Please output the data below exactly as given, starting at its first line and stopping after the line that contains "TOP_Z = 1560.0".

----- Data extract -----

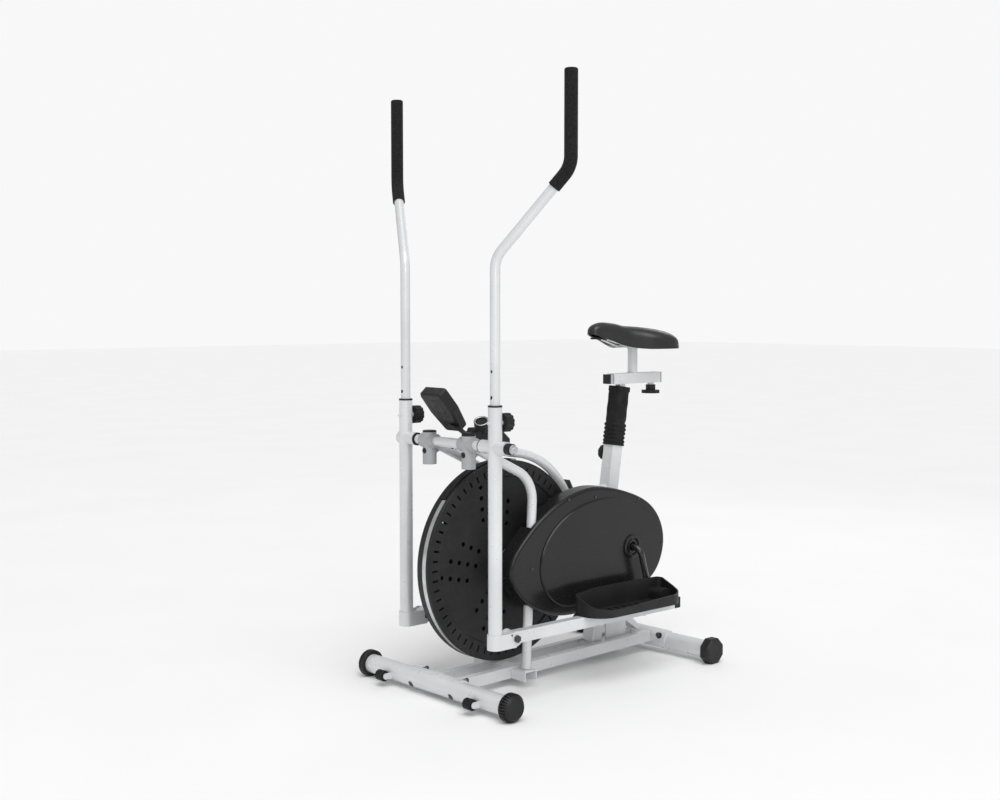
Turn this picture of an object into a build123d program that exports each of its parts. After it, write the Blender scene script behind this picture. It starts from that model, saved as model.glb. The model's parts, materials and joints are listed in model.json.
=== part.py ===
from build123d import *
import os
from math import asin, atan2, cos, degrees, hypot, pi, radians, sin

# Two-in-one elliptical trainer: swinging arms with handles, pedal links driven round by a crank,
# a chain-driven fan wheel and a saddle.  Millimetres, +X forward, +Y to the rider's left, +Z up,
# the origin on the floor under the middle of the machine.

# Places along the machine, counted back from the front foot
FRONT_X = 393.5
REAR_X = FRONT_X - 788.0
ARM_X = FRONT_X - 42.0
WHEEL_X = FRONT_X - 219.0
CRANK_X = FRONT_X - 615.0
FORK_X = FRONT_X - 241.0

# Heights of the main axes
FOOT_Z = 35.0
PIVOT_Z = 651.5
WHEEL_Z = 330.0
CRANK_Z = 332.0
TOP_Z = 1560.0

# Feet
FOOT_TUBE_D = 50.0
FOOT_CAP_D = 70.0
FRONT_HALF = 300.0
REAR_HALF = 268.0
CAP_LENGTH = 28.0
TUBE_WALL = 2.0

# Rails and uprights
RAIL_HALF_GAP = 30.0
RAIL_WIDTH = 20.0
RAIL_HEIGHT = 30.0
RAIL_FRONT_Z = 33.0
RAIL_REAR_Z = 45.5
SEAT_TUBE = 40.0
SEAT_LEAN = 8.6
SEAT_TUBE_TOP = 610.0

# Fork, arch and crosshead
FORK_Y = 76.0
FORK_D = 25.0
ARCH_D = 25.0
ARCH_BENDS = [245.0, 32.0]
CROSS_D = 25.0
CROSS_HALF = 125.0
SOCKET_Y = 77.5
SOCKET_D = 36.0
SOCKET_BORE = 27.0
SOCKET_DROP = 61.0

# Wheel and chain drive
WHEEL_R = 265.0
WHEEL_HALF = 21.7
HUB_R = 27.0
CHAIN_Y = 38.6
CHAIN_PITCH = 12.7
RING_TEETH = 40
SPROCKET_TEETH = 14
SLOTS = 60
HOLE_GROUPS = 5

# Arms, links and crank
ARM_Y = 177.0
ARM_D = 35.0
ARM_TOP = 751.0
ARM_FOOT = 150.0
ARM_SLEEVE_D = 34.0
PIVOT_SHAFT_D = 12.0
LINK_X = FRONT_X - 96.0
LINK_Z = 172.0
LINK_WIDTH = 24.0
LINK_HEIGHT = 30.0
LINK_REAR = FRONT_X - 703.0
CRANK_R = 140.0
CRANK_PLANE = 137.0
CRANK_D = 17.0
HANDLE_D = 25.4
GRIP_D = 33.0
KNOB_Z = 712.0

# Saddle
POST_D = 32.0
BELLOWS_TOP = 770.0
SLIDER = 30.0
SLIDER_Z = 793.0
SLIDER_FRONT = FRONT_X - 638.0
SLIDER_REAR = FRONT_X - 834.0
RAIL_FRONT = FRONT_X - 625.0
SADDLE_X = FRONT_X - 729.0
SADDLE_NOSE = FRONT_X - 553.0
SADDLE_TAIL = FRONT_X - 842.0


# ---- small builders ----

def save(name, *solids):
    """Write one named piece, made of one or more solids."""
    shape = solids[0] if len(solids) == 1 else Compound(children=list(solids))
    export_step(shape, f"parts/{name}.step")


def rod(start, end, diameter):
    """A round bar between two points."""
    a, b = Vector(*start), Vector(*end)
    return extrude(Plane(origin=a, z_dir=b - a) * Circle(diameter / 2), (b - a).length)


def pipe(start, end, diameter, bore):
    """A straight round tube between two points."""
    a, b = Vector(*start), Vector(*end)
    ring = Circle(diameter / 2) - Circle(bore / 2)
    return extrude(Plane(origin=a, z_dir=b - a) * ring, (b - a).length)


def bent_rod(points, radii, diameter):
    """A round bar swept along straight runs joined by arcs."""
    path = FilletPolyline(*points, radius=radii)
    return sweep(Plane(origin=path @ 0, z_dir=path % 0) * Circle(diameter / 2), path=path)


def bent_tube(points, radii, diameter, wall=TUBE_WALL):
    """A round tube swept along straight runs joined by arcs."""
    return bent_rod(points, radii, diameter) - bent_rod(points, radii, diameter - 2 * wall)


def box(x, y, z):
    """A block from three (low, high) pairs."""
    size = [pair[1] - pair[0] for pair in (x, y, z)]
    middle = [(pair[0] + pair[1]) / 2 for pair in (x, y, z)]
    return Pos(*middle) * Box(*size)


def side(shape, hand):
    """The left-hand shape itself, or its mirror image on the right."""
    return shape if hand > 0 else mirror(shape, about=Plane.XZ)


def both(shape):
    """The left-hand shape and its mirror image."""
    return [side(shape, 1), side(shape, -1)]


def across(x, z, y_from, y_to, diameter):
    """A round bar lying across the machine."""
    return rod((x, y_from, z), (x, y_to, z), diameter)


def hex_head(plane, across_flats, height):
    """A hexagonal head standing on a plane."""
    return extrude(plane * RegularPolygon(across_flats / 2, 6, major_radius=False), height)


def seat_axis(z):
    """The point of the leaning seat tube's axis at a height."""
    return (CRANK_X + 6 - (z - CRANK_Z) * sin(radians(SEAT_LEAN)) / cos(radians(SEAT_LEAN)), 0, z)


def seat_plane(z):
    """The plane square to the seat tube at a height."""
    lean = radians(SEAT_LEAN)
    return Plane(origin=seat_axis(z), x_dir=(cos(lean), 0, sin(lean)), z_dir=(-sin(lean), 0, cos(lean)))


# ---- base ----

def rail_plane():
    """The plane of the rails' front ends, square to their slight rise to the rear."""
    start = Vector(FRONT_X - 15, 0, RAIL_FRONT_Z)
    end = Vector(REAR_X + 30, 0, RAIL_REAR_Z)
    return Plane(origin=start, x_dir=(0, 1, 0), z_dir=end - start), (end - start).length


def base_rails():
    plane, length = rail_plane()
    hollow = Rectangle(RAIL_WIDTH, RAIL_HEIGHT) - Rectangle(RAIL_WIDTH - 3, RAIL_HEIGHT - 3)
    middle = RAIL_HALF_GAP + RAIL_WIDTH / 2
    rails = [extrude(plane * Pos(y, 0) * hollow, length) for y in (-middle, middle)]
    feet = [across(x, FOOT_Z, -100, 100, FOOT_TUBE_D + 8.1) for x in (FRONT_X, REAR_X)]
    return [rail - feet for rail in rails]


def cross_channels():
    """Channels between and outside the rails that carry the fork's feet, open underneath."""
    width, top, bottom, sheet = 42.0, 47.0, 20.5, 3.0
    x = (FORK_X - 14, FORK_X - 14 + width)
    inner = (x[0] + sheet, x[1] - sheet)
    outside = RAIL_HALF_GAP + RAIL_WIDTH + 0.2
    solids = []
    for y in ((-RAIL_HALF_GAP + 0.2, RAIL_HALF_GAP - 0.2), (outside, 102.0), (-102.0, -outside)):
        block = box(x, y, (bottom, top))
        solids.append(block - box(inner, (y[0] - 1, y[1] + 1), (bottom - 1, top - sheet)))
    return solids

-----

### Complete answer
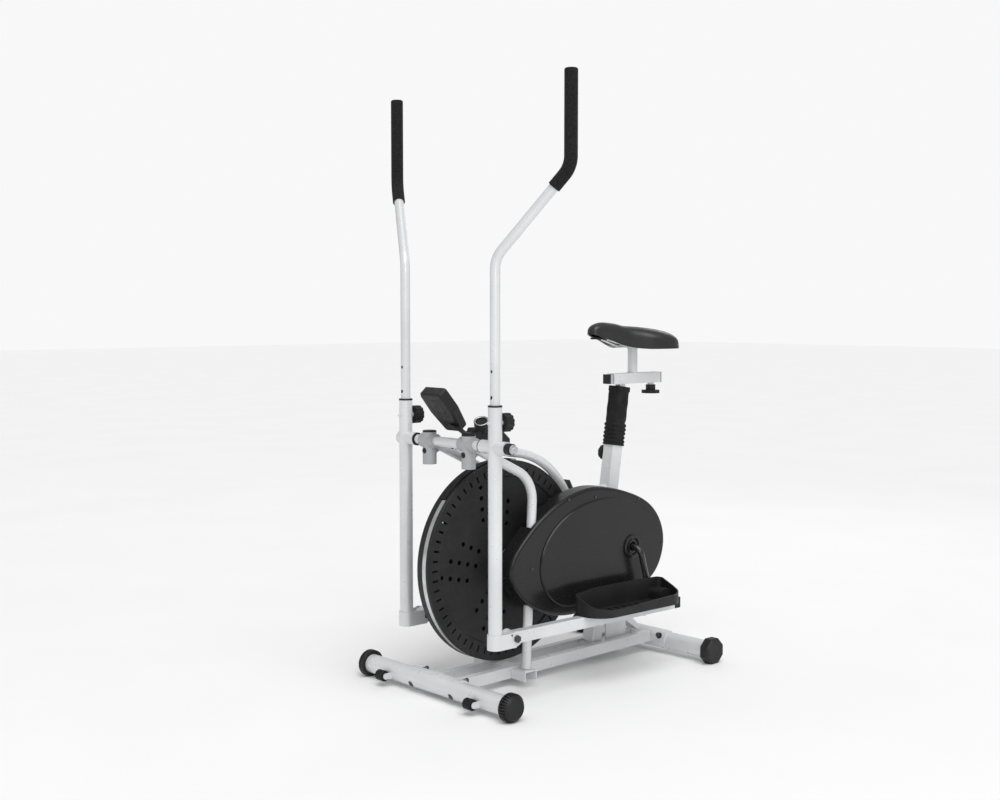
Turn this picture of an object into a build123d program that exports each of its parts. After it, write the Blender scene script behind this picture. It starts from that model, saved as model.glb. The model's parts, materials and joints are listed in model.json.
=== part.py ===
from build123d import *
import os
from math import asin, atan2, cos, degrees, hypot, pi, radians, sin

# Two-in-one elliptical trainer: swinging arms with handles, pedal links driven round by a crank,
# a chain-driven fan wheel and a saddle.  Millimetres, +X forward, +Y to the rider's left, +Z up,
# the origin on the floor under the middle of the machine.

# Places along the machine, counted back from the front foot
FRONT_X = 393.5
REAR_X = FRONT_X - 788.0
ARM_X = FRONT_X - 42.0
WHEEL_X = FRONT_X - 219.0
CRANK_X = FRONT_X - 615.0
FORK_X = FRONT_X - 241.0

# Heights of the main axes
FOOT_Z = 35.0
PIVOT_Z = 651.5
WHEEL_Z = 330.0
CRANK_Z = 332.0
TOP_Z = 1560.0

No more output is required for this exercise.